Abbiamo – già preventivamente all’happening teatrale – rivolto alcune domande; curiosità all’autrice. Sin da quando era bambina, De Mascellis ha avvertito – dentro di sé – la presenza del Signore. Che è felicità e grazia. E Dio la ha ricolmato di bei doni. Tanti carismi. Che l’hanno portata a vincere alcune battaglie cruciali della sua esistenza. “Si impara nel e con il dolore” – è una frase della giornalista che più ci ha impressionate. E che, nelle note finali, ha ricordato anche una sua ricerca storiografica – di fonti di archivio – sull’ospedale “San Giovanni di Dio e Ruggi d’Aragona”, sorto secoli fa. San Giovanni di Dio, pare, è il capostipite/il fondatore dell’ospedale “moderno”. Com’è inteso nella contemporaneità.

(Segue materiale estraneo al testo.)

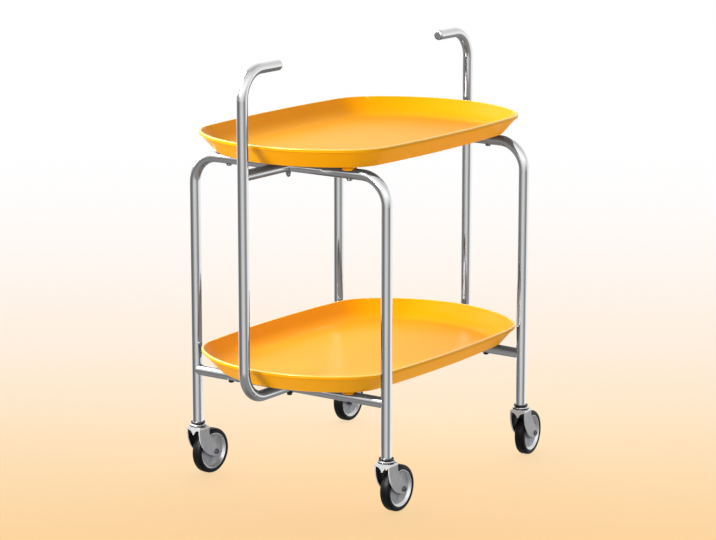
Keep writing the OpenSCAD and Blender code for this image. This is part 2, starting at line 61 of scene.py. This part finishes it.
def directionFrom(azimuth, elevation):
    # unit vector from the table towards that side
    a, e = math.radians(azimuth), math.radians(elevation)
    return Vector((math.sin(a) * math.cos(e), -math.cos(a) * math.cos(e), math.sin(e)))


def makeCamera(look):
    data = bpy.data.cameras.new("cameraMain")
    data.sensor_width = look["sensor"]
    data.lens = look["lens"]
    data.clip_end = look["sees"]
    camera = bpy.data.objects.new("cameraMain", data)
    bpy.context.scene.collection.objects.link(camera)
    back = directionFrom(look["azimuth"], look["elevation"])
    camera.location = Vector(look["target"]) + back * look["distance"]
    camera.rotation_mode = "QUATERNION"
    camera.rotation_quaternion = (-back).to_track_quat("-Z", "Y")
    bpy.context.scene.camera = camera
    return camera


makeCamera(cameraLook)
print("camera placed")


# materials

def startMaterial(name):
    mat = bpy.data.materials.new(name)
    mat.use_nodes = True
    return mat, mat.node_tree, mat.node_tree.nodes["Principled BSDF"]


def setInputs(node, values):
    for key, value in values.items():
        node.inputs[key].default_value = value


def objectCoords(tree, stretch=(1, 1, 1)):
    coords = tree.nodes.new("ShaderNodeTexCoord")
    mapping = tree.nodes.new("ShaderNodeMapping")
    mapping.inputs["Scale"].default_value = stretch
    tree.links.new(coords.outputs["Object"], mapping.inputs["Vector"])
    return mapping.outputs["Vector"]


def noise(tree, scale, detail=2.0, stretch=(1, 1, 1), rough=0.5):
    tex = tree.nodes.new("ShaderNodeTexNoise")
    setInputs(tex, {"Scale": scale, "Detail": detail, "Roughness": rough})
    tree.links.new(objectCoords(tree, stretch), tex.inputs["Vector"])
    return tex.outputs["Fac"]


def remap(tree, source, low, high, fromLow=0.3, fromHigh=0.7):
    node = tree.nodes.new("ShaderNodeMapRange")
    setInputs(node, {"From Min": fromLow, "From Max": fromHigh, "To Min": low, "To Max": high})
    tree.links.new(source, node.inputs["Value"])
    return node.outputs["Result"]


def ramp(tree, source, stops):
    node = tree.nodes.new("ShaderNodeValToRGB")
    elements = node.color_ramp.elements
    while len(elements) < len(stops):
        elements.new(0.5)
    for element, (place, colour) in zip(elements, stops):
        element.position = place
        element.color = (*colour, 1)
    tree.links.new(source, node.inputs["Fac"])
    return node.outputs["Color"]


def bump(tree, bsdf, heights):
    # heights is a list of (socket, distance in metres, strength), laid over one another
    last = None
    for source, distance, strength in heights:
        node = tree.nodes.new("ShaderNodeBump")
        setInputs(node, {"Distance": distance, "Strength": strength})
        tree.links.new(source, node.inputs["Height"])
        if last:
            tree.links.new(last, node.inputs["Normal"])
        last = node.outputs["Normal"]
    tree.links.new(last, bsdf.inputs["Normal"])


def mixed(tree, factor, first, second, blend="MIX"):
    node = tree.nodes.new("ShaderNodeMix")
    node.data_type = "RGBA"
    node.blend_type = blend
    for socket, value in ((node.inputs[0], factor), (node.inputs[6], first), (node.inputs[7], second)):
        if isinstance(value, (tuple, float)):
            socket.default_value = (*value, 1) if isinstance(value, tuple) else value
        else:
            tree.links.new(value, socket)
    return node.outputs[2]


def metalMaterial(name, light, dark, roughness, grain=400.0, metal=1.0, drift=14.0, dent=0.00002):
    # plated or bare metal: the tone and the gloss drift a little, and a fine grain lies over it
    mat, tree, bsdf = startMaterial(name)
    setInputs(bsdf, {"Metallic": metal, "IOR": 1.5})
    fine = noise(tree, grain, 4.0)
    wide = noise(tree, drift, 3.0)
    tree.links.new(ramp(tree, wide, [(0.3, dark), (0.7, light)]), bsdf.inputs["Base Color"])
    tree.links.new(remap(tree, fine, *roughness), bsdf.inputs["Roughness"])
    bump(tree, bsdf, [(fine, dent, 0.3)])
    return mat


chromeLook = {
    "light": (0.90, 0.90, 0.905),
    "dark": (0.82, 0.825, 0.835),
    "speck": (0.55, 0.55, 0.56),
    "roughness": (0.035, 0.085),
    "waveScale": 9.0,
    "speckScale": 260.0,
    "waves": 0.0002,        # how far the tube's face wanders, in metres
    "pits": 0.00001,        # depth of its fine marks
}


def chromeMaterial(look):
    # bright plating on drawn tube: faint long waves, polishing marks and a few dull specks
    mat, tree, bsdf = startMaterial("tubeChrome")
    setInputs(bsdf, {"Metallic": 1.0, "IOR": 1.5})
    wide = noise(tree, look["waveScale"], 2.0)
    specks = noise(tree, look["speckScale"], 5.0, rough=0.65)
    tint = mixed(tree, remap(tree, specks, 0.0, 1.0, 0.62, 0.8), look["light"], look["speck"])
    soft = mixed(tree, remap(tree, wide, 0.0, 0.6), tint, look["dark"])
    tree.links.new(soft, bsdf.inputs["Base Color"])
    tree.links.new(remap(tree, specks, *look["roughness"]), bsdf.inputs["Roughness"])
    bump(tree, bsdf, [(wide, look["waves"], 0.25), (specks, look["pits"], 0.15)])
    return mat


trayLook = {
    "gloss": 1.13,          # index of refraction of the skin
    "colour": (0.86, 0.352, 0.003),
    "deeper": (0.84, 0.336, 0.002),
    "paintedReflection": (0.11, 0.105, 0.10),    # painted reflection: the dark neutral tone that chrome shows in place of the tray
    "roughness": (0.26, 0.34),
    "driftScale": 5.0,
    "skinScale": 520.0,
    "grain": 0.000006,      # height of the skin's grain in metres
}
# the same plastic, glossier round the rim and painted paler there as a painted highlight, down to a depth
# in metres
rimLook = {**trayLook, "gloss": 2.0, "colour": (0.95, 0.54, 0.05), "deeper": (0.93, 0.52, 0.04),
           "roughness": (0.18, 0.24), "depth": 0.0017}


def trayMaterial(name, look):
    # moulded plastic: even colour that drifts slightly, a satin skin with a very fine grain
    mat, tree, bsdf = startMaterial(name)
    setInputs(bsdf, {"IOR": look["gloss"]})
    drift = noise(tree, look["driftScale"], 3.0)
    skin = noise(tree, look["skinScale"], 2.0)
    own = ramp(tree, drift, [(0.3, look["deeper"]), (0.7, look["colour"])])
    # painted reflection: rays coming off glossy surfaces see the dark neutral tone, not the tray's own
    # colour
    path = tree.nodes.new("ShaderNodeLightPath")
    tree.links.new(mixed(tree, path.outputs["Is Glossy Ray"], own, look["paintedReflection"]),
                   bsdf.inputs["Base Color"])
    tree.links.new(remap(tree, drift, *look["roughness"], 0.0, 1.0), bsdf.inputs["Roughness"])
    bump(tree, bsdf, [(skin, look["grain"], 0.3)])
    return mat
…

Ecco alcune risposte della scrittrice, “pungolata” (amabilmente) dai nostri quesiti. “Ho pubblicato tale libro – ci rivela (e “si” rivela) – perché amo scrivere, raccontando la vita nella sua bellezza e anche nella tristezza. Da vincere, con la fede nel Signore”. È la sua quinta “fatica letteraria”, ma già ha in mente il progetto di altre opere – usualmente incentrate su figure di religiosi o religiose, oppure su argomenti teologici. “Abbiamo necessità di testimoni di speranza – dichiara, interrogata sull’opportunità di scrivere il libro adesso. Come padre Candido, padre spirituale della cronista per ben vent’anni. “Una forza interiore incredibile – racconta Patrizia. “Ha pianto, pregato e gioito con me e con la mia famiglia. Tante persone sono state da lui accompagnate nella via del bene”. Non c’è un perché all’amore di questa donna, coraggiosa e lottatrice, verso Dio. “Cristo è per me la vita stessa – dice – nutro per Lui un amore grande fin da piccola. E questo è un dono. Non so il motivo per il quale ciò accada”. Ma com’è nata la “vocazione” per il giornalismo – soprattutto quello… “religioso”? “Sin da bambina – risponde – leggevo tanto e scrivevo poesie. Nei temi scolastici notavo di possedere uno stile giornalistico molto naturale. Alle scuole medie, la mia professoressa di Lettere mi affidò la stesura del giornalino di classe. Fu proprio in quest’occasione che iniziai a effettuare le prime interviste e a vergare i primi miei articoli”. “La società odierna – chiosa – vive spasmi di dolore. Il senso religioso è venuto meno. Eppure la fede, testimoniata in parole ed opere, è l’unico modo di seminare felicità”. Ed è l’insegnamento di vita, sia di questa piccola grande (forte, non “fragile”) che di fra Candido.

Per tutti coloro che vorranno impegnarsi nei confronti del prossimo. Il Signore si rivolge particolarmente a noi giornalisti, che abbiamo l’immensa e bella responsabilità di comunicare agli altri la bellezza del messaggio evangelico. Cristiano. Cattolico. E non solo! Concludiamo con il ricordare le tantissime iniziative, oltre a “Il libro in teatro”, del sodalizio “Scriptorium” e della vulcanica “presidente” – Luciana Mauro. Impegnata anche in progetti, di natura solidale e di promozione civica. Come il recente cartellone di “Caffè letterario” (o “Caffè Noir”), all’interno del carcere di Fuorni – Salerno. Kermesse di grande profilo e ad ampio respiro. Rivolte a tutti/a tutte. In tema di inclusione ed empatia.